Let me try to anwser at least _some_ of them.

Günter Hipler wrote on 13.10.2014 18:16 :

> Dear Metafactures,
> 
> together with my colleague Nicolas Prongué from HEG Geneve we tried to 
> play around with Metafacture and Metamorph principles.
> Our first aim was to define a basic transformation from MarcXML to RDF/XML.
> 
> After getting some hints and explanations from HBZ (especially Fabian, 
> thanks a lot!) how they use the entity mechanism in Metamorph
> (https://github.com/hbz/lobid-organisations/blob/master/src/main/resources/morph-enriched.xml) 
> Nicolas was able to define a first transformation from MarcXML into RDF/XML
> https://github.com/linked-swissbib/metafacture-runner/blob/master/examples/nicolas/morph-marc21_NP.xml
> Personally I think this is really nice because Nicolas isn't experienced 
> in scripting or programming at all so far and it shows from my point of 
> view one aspect of the potential using a DSL in Metamorph.
> 
> Our questions and experiences:
> a) Instead of RDF/XML we want to serialize in turtle. Is there a 
> specialized stream-type for this?
> For RDF/XML we used nested entities and the tilde mechanism to create 
> xml - attributes
> 
>              <data source="001" name="~rdf:about">
>                  <!--The symbol "~" before rdf:about is very important: 
> it permits to integrate rdf:about as an attribute in the tag 
> rdf:Description-->
>                  <compose prefix="http://data.swissbib.ch/resource/"/>
>              </data>
> 
> 
> If I'm not wrong nesting entity elements isn't appropriate for 
> turtle-triples. My example:
> https://github.com/linked-swissbib/metafacture-runner/tree/master/examples/gh/turtletest

RDF/XML is just another serialization of RDF. So you can convert RDF/XML to
turtle or ntriples as you like. Simplest solution would be to use e.g. "raptor"
to post process the file.

However, you can also use metafacture to do this.
You would pipe the XML as a String to Triples2RdfModel[1] which generates a
jena RDF model which can be piped to RdfModelFileWriter[2] to serialize it on
disk as you like. Note however that these metafacture commands are not part of
metafacture core (and I am not sure if they should be part of it). However, you
can freely combine commands if this serves your will.

> - Is it possible to define a generic Morph transformation which doesn't 
> depend on the output?
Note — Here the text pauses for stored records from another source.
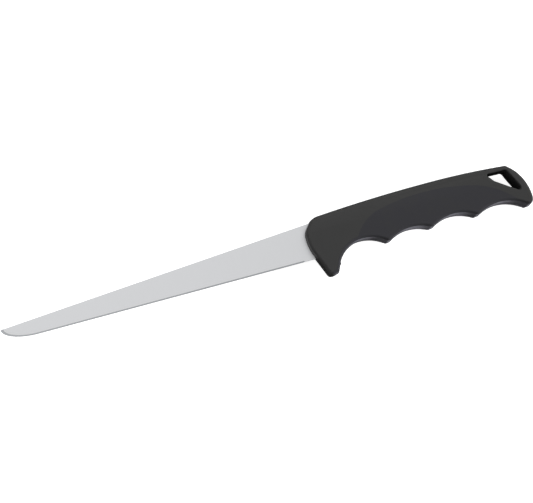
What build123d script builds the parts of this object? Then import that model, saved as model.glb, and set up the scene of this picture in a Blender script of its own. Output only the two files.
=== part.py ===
from build123d import *
from math import atan2, cos, radians, sin, sqrt, tan
import os

os.makedirs("parts", exist_ok=True)

# A fillet knife lying on its side. X runs along the cutting edge from tip to butt, Y from the
# edge to the spine, Z up from the table. The origin is under the middle of the knife.
# Lengths are in millimetres and angles in degrees.

# Main sizes, measured from the front of the handle and from the line of the cutting edge
blade_length = 180.0         # tip to the handle's front
handle_length = 132.9        # handle's front to the butt
handle_thickness = 16.0      # across the two side faces
spine_height = 25.8          # highest point of the handle's spine above the edge line
guard_depth = 12.1           # lowest point of the guard below the edge line
overrun = 30.0               # how far a cutting shape runs past what it cuts

# Blade
heel_height = 20.6           # depth of the blade where it enters the handle
tip_height = 7.5             # the point stands this far above the edge line
belly_length = 20.0          # length of the curve from the straight edge up to the point
stock_thickness = 1.6        # steel strip, seen at the heel's spine and in the tang
edge_thickness = 0.3         # what the flat grind leaves before sharpening
sharpening_angle = 12.0      # each side of the cutting edge
ricasso_length = 4.0         # unsharpened stretch in front of the handle
seat_depth = 4.6             # how far the full depth of the blade runs into the handle

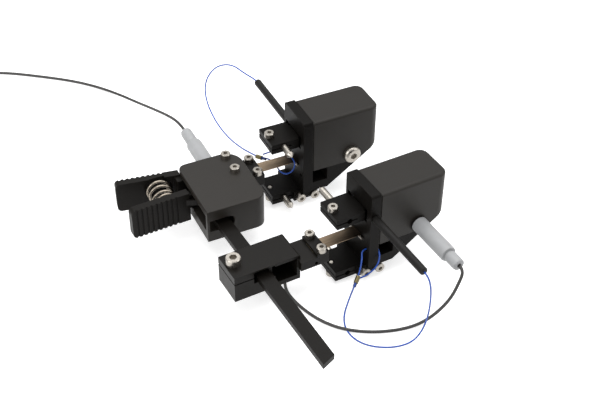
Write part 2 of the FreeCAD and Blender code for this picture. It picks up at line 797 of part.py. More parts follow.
def front_handle():
    """Front plate with a link that runs into the case to the pivot, above the guide bar."""
    plate = grooved_plate(handle_end_x, front_handle_root, front_handle_y, -1)
    bottom = bar_z + bar_thickness
    inner_y = front_handle_y + handle_thickness
    root_x = front_handle_root - link_root
    link = prism_z([(root_x, front_handle_y), (pivot_pin_x, pivot_pin_y - link_eye_d / 2),
                    (pivot_pin_x, pivot_pin_y + link_eye_d / 2), (front_handle_root, inner_y),
                    (root_x, inner_y)], bottom, bottom + link_thickness)
    eye = rod(V(pivot_pin_x, pivot_pin_y, bottom), V(0, 0, 1), link_eye_d, link_thickness)
    neck = block(root_x, front_handle_root + neck_length, front_handle_y + neck_inset, inner_y, neck_bottom, neck_top)
    lever = plate.fuse(link).fuse(eye).fuse(neck)
    lever = lever.cut(group(lever_rivets(bottom - past, link_thickness + 2 * past)))
    return lever.cut(rod(V(pivot_pin_x, pivot_pin_y, bottom - past), V(0, 0, 1), pivot_pin_d + 2 * running,
                         link_thickness + 2 * past))


def guide_bar():
    """Flat bar that hangs out of the case's window, with an eye on the pivot."""
    half = bar_width / 2
    top = bar_z + bar_thickness
    bar = prism_z([(bar_x - half, bar_end_left), (bar_x + half, bar_end_right),
                   (bar_x + half, pivot_pin_y - bar_head_half),
                   (pivot_pin_x + bar_head_side, pivot_pin_y - bar_head_half),
                   (pivot_pin_x, pivot_pin_y + bar_head_half),
                   (bar_x - half, pivot_pin_y + bar_head_half)], bar_z, top)
    bar = bar.fuse(rod(V(pivot_pin_x, pivot_pin_y, bar_z), V(0, 0, 1), link_eye_d, bar_thickness))
    bar = bar.cut(group(lever_rivets(bar_z - past, bar_thickness + 2 * past)))
    return bar.cut(rod(V(pivot_pin_x, pivot_pin_y, bar_z - past), V(0, 0, 1), pivot_pin_d + 2 * running,
                       bar_thickness + 2 * past))


def lever_rivets(bottom, height):
    """The rivets that join the front handle's link to the guide bar, or the holes for them."""
    return [rod(V(x, y, bottom), V(0, 0, 1), rivet_d, height) for x, y in rivet_places]


def handle_spring_points():
    """Corners of the open coil between the handles; its ends lie against the two inner faces."""
    front_y = turn_point(V(spring_x, front_handle_y + handle_thickness, 0)).y
    rear_y = handle_inner_y(spring_x) + spring_pocket_depth
    tilt_room = spring_d / 2 * math.tan(math.radians(lever_rest_angle))
    start = front_y + spring_wire / 2 + tilt_room
    length = rear_y - spring_wire / 2 - spring_seat_gap - start
    steps = round(spring_turns * spring_corners)
    radius = (spring_d - spring_wire) / (1 + math.cos(math.pi / spring_corners))
    points = []
    for step in range(steps + 1):
        angle = 2 * math.pi * step / spring_corners
        points.append(V(spring_x + radius * math.cos(angle), start + length * step / steps,
                        spring_z + radius * math.sin(angle)))
    return points


# Slide block with its clamp slit, bar slot, deep pocket and leaf tongue
def slide_block():
    block_half = leaf_clamp_width / 2
    y = front_head_y + leaf_side_offset
    shape = block(block_x0, block_x1, block_y0, block_y1, block_bottom, block_top)
    corner = edges_along(shape, V(0, 1, 0), lambda p: near(p.x, block_x1) and p.z > 0)
    shape = shape.makeFillet(block_round, corner)
    tongue = block(block_x1 - past, tongue_x1, y - block_half, y + block_half,
                   leaf_z - leaf_seat_thickness, leaf_z)
    shape = shape.fuse(tongue)
    half = bar_width / 2 + sliding
    through_y = [block_y0 - past, block_y1 + past]
    bar_slot = block(bar_x - half, bar_x + half, *through_y, bar_z - sliding, bar_z + bar_thickness + sliding)
    mouth = block(block_mouth_x0, block_mouth_x1, block_y0 - past, block_y0 + block_mouth_depth,
                  block_mouth_z0, block_mouth_z1)
    pocket = block(block_mouth_x1, block_pocket_x1, block_y0 - past, block_y0 + block_pocket_depth,
                   block_pocket_z0, block_pocket_z1)
    slit = block(block_x0 - past, bar_x, *through_y, block_slit_z - block_slit / 2, block_slit_z + block_slit / 2)
    shape = shape.cut(bar_slot).cut(mouth).cut(pocket).cut(slit)
    shape = shape.cut(rod(V(block_screw_x, block_screw_y, block_bottom + block_floor), V(0, 0, 1), m3_shank,
                          block_top - block_bottom))
    shape = shape.cut(rod(V(tongue_front_hole_x, y - block_half - past, tongue_front_hole_z), V(0, 1, 0),
                          tongue_front_hole_d, tongue_hole_depth + past))
    return leaf_screw_holes(shape, y)


# Cables and their plugs
def main_cable_points():
    """Chosen by hand: from the plug's tail down to the table and away to the left."""
    z = cable_rest_z
    tail_end = body_y1 + plug_wide_length + plug_tail_length
    return [V(plug_x, tail_end, plug_z), V(plug_x, tail_end + 7, plug_z),
            V(-26.4, 78, -3.4), V(-29.2, 92, -7.8), V(-32.0, 106, -12.4), V(-35.5, 118, -15.2),
            V(-42.0, 129.0, z), V(-51.0, 138.6, z), V(-63.5, 148.5, z), V(coil_x + 72.5, coil_y + 26.8, z),
            V(coil_x + 57.0, coil_y + 33.2, z), V(coil_x + 42.5, coil_y + 32.2, z),
            V(coil_x + 30.0, coil_y + 26.8, z),
            V(coil_x + 19.0, coil_y + coil_outer_turn + 6.2, z),
            V(coil_x + 10.0, coil_y + coil_outer_turn + 1.6, z),
            V(coil_x + 1.5, coil_y + coil_outer_turn + 0.1, z)]


def cable_coil():
    """Outer shape of the wound length: a ring of neat layers of turns lying on the table."""
    turn = coil_turn_d / 2
    outer = Part.makeCylinder(turn + coil_half_width, coil_height, V(coil_x, coil_y, floor_z))
    inner = Part.makeCylinder(turn - coil_half_width, coil_height, V(coil_x, coil_y, floor_z))
    return outer.cut(inner)


def connector_lead_points():
    """From the ring's top turn, where it heads along -Y, down into the connector's grip."""
    x = connector_x
    z = coil_top_turn_z
    drop = z - connector_z
    return [V(x, coil_y - 0.6, z), V(x, coil_y - 5.0, z), V(x, coil_y - 8.0, z - 0.3 * drop),
            V(x, coil_y - 12.0, z - 0.9 * drop), V(x, connector_y - cable_into_coil, connector_z)]


def connector_parts():
    """Grip and shell of the signal connector, lying beside the coil along -Y."""
    grip = rod(V(connector_x, connector_y, connector_z), V(0, -1, 0), connector_grip_d, connector_grip_length)
    shell_y = connector_y - connector_grip_length
    mouth_y = shell_y - connector_length
    shell = rod(V(connector_x, shell_y, connector_z), V(0, -1, 0), connector_d, connector_length)
    shell = shell.cut(rod(V(connector_x, mouth_y, connector_z), V(0, 1, 0),
                          connector_d - 2 * connector_wall, connector_mouth))
    for x, dz in connector_pins:
        shell = shell.fuse(rod(V(connector_x + x, mouth_y + connector_mouth, connector_z + dz), V(0, -1, 0),
                               connector_pin_d, connector_mouth - connector_pin_root))
    return grip, shell


def link_cable_points():
    """Chosen by hand: from the front plug down to the table, round and up into the slide block."""
    z = cable_rest_z
    tail_y = front_head_y - cover_width / 2 - front_plug_wide_length - front_plug_tail_length
    start = turn_point(V(port_x, tail_y, port_z))
    out = turn_point(V(port_x, tail_y - 3.0, port_z))
    return [start, out, V(29.8, -62.9, -1.6), V(28.4, -62.8, -6.2), V(25.8, -62.4, -10.4),
            V(21.0, -61.9, -14.6), V(14.6, -62.0, z), V(6.6, -61.0, z), V(-1.6, -58.2, z),
            V(-9.2, -53.4, z), V(-14.8, -46.6, z), V(-18.4, -38.8, z), V(-20.6, -32.2, -14.9),
            V(-21.6, -28.6, -12.4), V(-21.6, -28.6, block_bottom)]


def lanyard_end(side, head_y):
    """Outer end of a lock pin, in head coordinates moved to head_y."""
    return V(lock_x, head_y + side * (flange_width / 2 + lock_pin_standing), half_gauge)


def front_lanyard_points():
    """Chosen by hand: a bow off the pin's end and over the table, and a loop through the flange."""
    z = cord_rest_z
    end = turn_point(lanyard_end(-1, front_head_y))
    loop = [V(0.4, -38.7, -11.2), V(2.6, -37.2, -8.4), V(4.3, -35.4, -5.0), V(5.0, -33.8, -2.8),
            V(8.6, -33.8, -2.8), V(12.6, -33.9, -3.0), V(13.2, -36.6, -5.2), V(11.6, -38.2, -8.2),
            V(7.2, -38.8, -10.6), V(2.4, -39.3, -11.8)]
    bow = [end, end + V(0.2, -2.4, -0.3), end + V(1.0, -3.4, -4.4), V(15.4, -67.6, 1.0),
           V(15.4, -67.2, -7.0), V(13.4, -67.4, -13.6), V(8.6, -68.6, z), V(0.6, -67.6, z),
           V(-7.0, -62.4, z), V(-9.6, -54.8, z), V(-7.4, -47.4, z), V(-2.2, -42.0, -14.0)]
    return bow, [turn_point(point) for point in loop]


def rear_lanyard_points():
    """Chosen by hand: an open bow off the pin's end, and a loop round the leaf spring."""
    end = lanyard_end(1, rear_head_y)
    y = rear_head_y
    loop = [V(-4.2, y + 9.4, -1.4), V(-0.8, y + 6.2, -1.2), V(-0.6, y + 1.0, -0.7), V(-0.9, y - 3.4, -0.8),
            V(0.9, y - 4.6, -1.8), V(3.6, y - 4.5, -1.6), V(5.2, y - 3.9, 0.0), V(5.2, y - 3.8, 2.8),
            V(5.1, y + 0.2, 2.8), V(4.4, y + 5.2, 2.2), V(1.4, y + 8.4, 0.8), V(-2.4, y + 9.7, -0.8)]
    bow = [end, end + V(-0.3, 3.2, -0.2), V(6.6, 71.5, 12.2), V(4.8, 82.0, 11.4), V(0.4, 89.8, 6.8),
           V(-4.2, 91.4, -0.6), V(-6.2, 85.8, -6.8), V(-6.4, 74.5, -10.6), V(-6.2, 61.0, -10.0),
           V(-5.9, 48.0, -6.4), V(-5.4, 38.4, -2.8)]
    return bow, loop


def crimp(bow, loop):
    """Sleeve where the bow meets the loop, lying along the cord's run."""
    along = (loop[1] - bow[-1]).normalize()
    return rod(loop[0] - along * (crimp_length / 2), along, crimp_d, crimp_length)


# Rear group
build_head("rear", place_rear, 1, -1, False)
leaf_parts("rear", rear_head_y + leaf_side_offset, lambda shape: shape)
save("clamp_body", clamp_body())
save("body_screws", body_screws())
save("leaf_seat", leaf_seat())
save("pivot_pin", rod(V(pivot_pin_x, pivot_pin_y, body_bottom + pivot_pin_seat), V(0, 0, 1), pivot_pin_d,
                      body_top - body_bottom - 1.5 * pivot_pin_seat))
save("rear_handle", rear_handle())
cord_tube("handle_spring", handle_spring_points(), spring_wire)

# Lever group
save("front_handle", turn_lever(front_handle()))
save("guide_bar", turn_lever(guide_bar()))
save("lever_rivets", turn_lever(group(lever_rivets(bar_z, bar_thickness + link_thickness))))

# Slide group
build_head("front", place_front, -1, 1, True)
leaf_parts("front", front_head_y + leaf_side_offset, turn_lever)
save("slide_block", turn_lever(slide_block()))
save("slide_lock_screw", turn_lever(socket_screw(
    V(block_screw_x, block_screw_y, block_top), V(0, 0, 1), m3_shank, m3_head, m3_height, m3_socket,
    block_top - block_bottom - block_floor)))

# Cables
main_sleeve = rod(V(plug_x, body_y1 - plug_seat_depth, plug_z), V(0, 1, 0), plug_wide_d,
                  plug_wide_length + plug_seat_depth)
save("main_plug", plug_shape(main_sleeve, V(plug_x, body_y1 + plug_wide_length, plug_z), V(0, 1, 0),
                             plug_tail_d, plug_tail_length))
cord_tube("main_cable", main_cable_points(), cable_d)
save("cable_coil", cable_coil())
cord_tube("connector_lead", connector_lead_points(), cable_d)
connector_grip, connector_shell = connector_parts()
save("connector_grip", connector_grip)
save("connector_shell", connector_shell)
cord_tube("link_cable", link_cable_points(), cable_d)
for head, (bow, loop) in (("front", front_lanyard_points()), ("rear", rear_lanyard_points())):
    cord_tube(head + "_lanyard", bow + loop, cord_d)
    save(head + "_crimp", crimp(bow, loop))
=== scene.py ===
# %% [markdown]
# # A clip-on extensometer, dressed for its picture
# A clip-on extensometer measures how far a test specimen stretches. Two measuring heads grip the
# specimen between their contact points, and a spring clamp holds the heads together.
# The shapes come from the solid model, which is loaded here and never changed. Everything below
# gives those shapes their finish, and models what solids are poor at: cords, springs, moulded plugs.

# %% Load the solid model
import json
import math

import bmesh
import bpy
from mathutils import Matrix, Vector
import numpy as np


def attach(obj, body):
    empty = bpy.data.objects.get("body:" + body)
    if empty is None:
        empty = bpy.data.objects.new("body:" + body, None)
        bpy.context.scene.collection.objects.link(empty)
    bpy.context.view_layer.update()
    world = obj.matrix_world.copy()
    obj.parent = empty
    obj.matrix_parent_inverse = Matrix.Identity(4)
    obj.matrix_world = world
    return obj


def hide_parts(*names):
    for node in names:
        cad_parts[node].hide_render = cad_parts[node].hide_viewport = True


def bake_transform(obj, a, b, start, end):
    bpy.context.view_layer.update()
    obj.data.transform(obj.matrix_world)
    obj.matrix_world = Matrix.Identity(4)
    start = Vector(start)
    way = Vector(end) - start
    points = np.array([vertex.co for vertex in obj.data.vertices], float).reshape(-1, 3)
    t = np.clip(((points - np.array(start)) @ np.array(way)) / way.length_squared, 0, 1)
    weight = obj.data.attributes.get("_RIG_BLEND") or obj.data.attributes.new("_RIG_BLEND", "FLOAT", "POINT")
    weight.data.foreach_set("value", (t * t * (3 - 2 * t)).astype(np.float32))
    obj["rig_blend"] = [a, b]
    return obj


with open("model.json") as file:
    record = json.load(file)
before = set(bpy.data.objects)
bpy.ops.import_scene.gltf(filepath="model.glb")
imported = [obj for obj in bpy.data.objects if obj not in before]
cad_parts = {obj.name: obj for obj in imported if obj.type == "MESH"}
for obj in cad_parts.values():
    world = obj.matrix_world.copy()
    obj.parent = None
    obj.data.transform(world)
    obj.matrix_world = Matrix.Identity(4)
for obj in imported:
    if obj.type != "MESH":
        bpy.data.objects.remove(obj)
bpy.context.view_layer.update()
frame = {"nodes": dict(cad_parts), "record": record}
MM = 0.001
FLOOR_Z = -16.6
FLOOR = FLOOR_Z * MM


def link(name, data):
    """Puts a mesh, curve, lamp or lens into the scene as an object."""
    piece = bpy.data.objects.new(name, data)
    bpy.context.scene.collection.objects.link(piece)
    return piece


print("solid parts:", len(frame["nodes"]), "floor at", FLOOR)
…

The rdf-macros command might be helpful but I'm 
> not sure how to use it.

Not sure what you mean.

> I looked around in the HBZ lobid repository and found types like
> 
> triples-to-rdfmodel org.lobid.lodmill.Triples2RdfModel
> write-rdfmodel org.lobid.lodmill.RdfModelFileWriter
> encode-ntriples org.lobid.lodmill.PipeEncodeTriples
> which are using libraries from the org.apache.jena.* package. Based on 
> this I made some examples in our own sandbox repository which worked as 
> expected
> https://github.com/linked-swissbib/linked.swissbib.mf/tree/evaluation/examples/gh/lobid_hbz_map_triple
> 
> Is this the only way to create triple output? What were the reasons to 
> create these additional commands?

At the hbz we work rather with ntriples than with rdf/xml. The latter seems to
be preferred by dnb. The RDF-serialization-commands are more than a year old
and it may be that there are other mechanisms to serialize directly as ntriples
or turtle using metafacture core, I don't know. For smaller or not daily
conversions (<20 GB ?) you may also wanr to post-process with e.g. raptor,
that's pretty fast to convert rdf/xml in other serialization formats.

> I have the impression the metafacture-core 'template' command might help 
> to serialize output in turtle format but I'm not sure
> 
> - Is it possible to create RDF serializations other than XML with 
> Metafacture core commands  (comparable to stream-to-xml) ?

see above

> b) We would like to document our experiences we made so far using the 
> Metafacture framework. Our idea is to express 'our understanding' of the 
> various Metafacture/Metamorph pieces while using it in our real use 
> cases/processes.  This could be done on our project wiki and being 
> referenced e.g. on the culturegraph wiki as the central platform. Better 
> or further ideas are welcomed.

I'd too like see more real world examples. As more as better.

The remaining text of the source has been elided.